If the receiver starts a new relationship which would involve them living together the court has to look closely at the financial circumstances of the new partner and what they ought to contribute to the household. If the new partner is ‘poor’ and has no job, for example, then it follows that their contribution will be minimal.
However, the court can infer a ‘theoretical’ income based on what it is likely he/she would be earning if they had a job.
If the payer starts a new relationship it might mean that there are more resources coming into the household, therefore increasing what might be available to pay to a former spouse. Furthermore, if the receiver ends a relationship and no longer lives with their new partner the household income they were expected to receive is unlikely to be available in the future, which could also warrant an increase in the amount they receive.
Circumstances where the payer has a new family to support may justify a variation application but in my experience this tends to be quite a difficult position to advance. The court will still be concerned, primarily, with regard to the children of the first family if they are under 18.
What is clear is that neither party can apply for a variation without being able to show that there has been a change in circumstances from when the original order was made.
If you’re having significant difficulties managing on the amount of money you have, or if the income of your former spouse/civil partner has increased significantly, then it may be possible to have payments to you increased.
In the same way, if you make payments to your former spouse/civil partner and your income position worsens, you can ask for the level of the payments to be reduced.
In either scenario, a variation application is not something to be embarked upon lightly and it is very important that you do not simply stop paying without first reaching agreement with your former spouse or following an order made by the court. If you stop paying this could lead to an application to enforce the original order and payment of arrears with possible cost consequences.
Maintenance payments do, however, cease automatically if the recipient remarries or enters a new civil partnership. Conversely, they do not stop automatically if the payer remarries or enters a new civil partnership.

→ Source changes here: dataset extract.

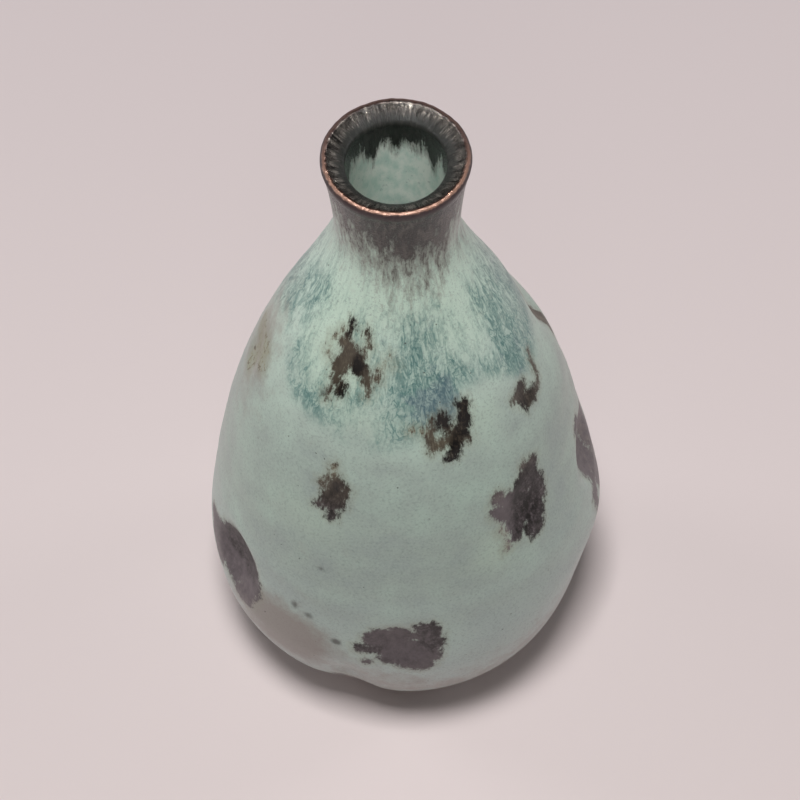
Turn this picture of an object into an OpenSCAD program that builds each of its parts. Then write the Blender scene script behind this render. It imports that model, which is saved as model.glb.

On an application for variation the court can consider capitalising spousal maintenance. This would mean the payer paying a lump sum to the other to achieve a clean break. If this is an option, the court would consider whether the original order should be varied downwards or indeed upwards and then a formula is used to calculate what would be an appropriate lump sum payment depending on whether the original order was intended to be paid for a specified term or on the basis of the parties’ joint lives. You can read more about capitalisation and what it means here: https://www.familylawpartners.co.uk/blog/capitalising-spousal-maintenance-what-does-this-mean?
If you and your former spouse/civil partner cannot agree a change in the payments then mediation or the collaborative process should be considered in the first instance. However, only a court can vary the order and so if you reach another agreement with your former spouse/civil partner it is important that you apply to the court for this to be endorsed. Otherwise, the original order will keep running which could lead to difficulties over arrears.
Before proceeding with an application, it is worth understanding the potential risks and scenarios which may affect the outcome for you:
As we have seen, putting forward an application for variation is not simple. The most important piece of advice I can give clients on this issue is to seek legal advice at the earliest stage and take time to consider all of the possible outcomes.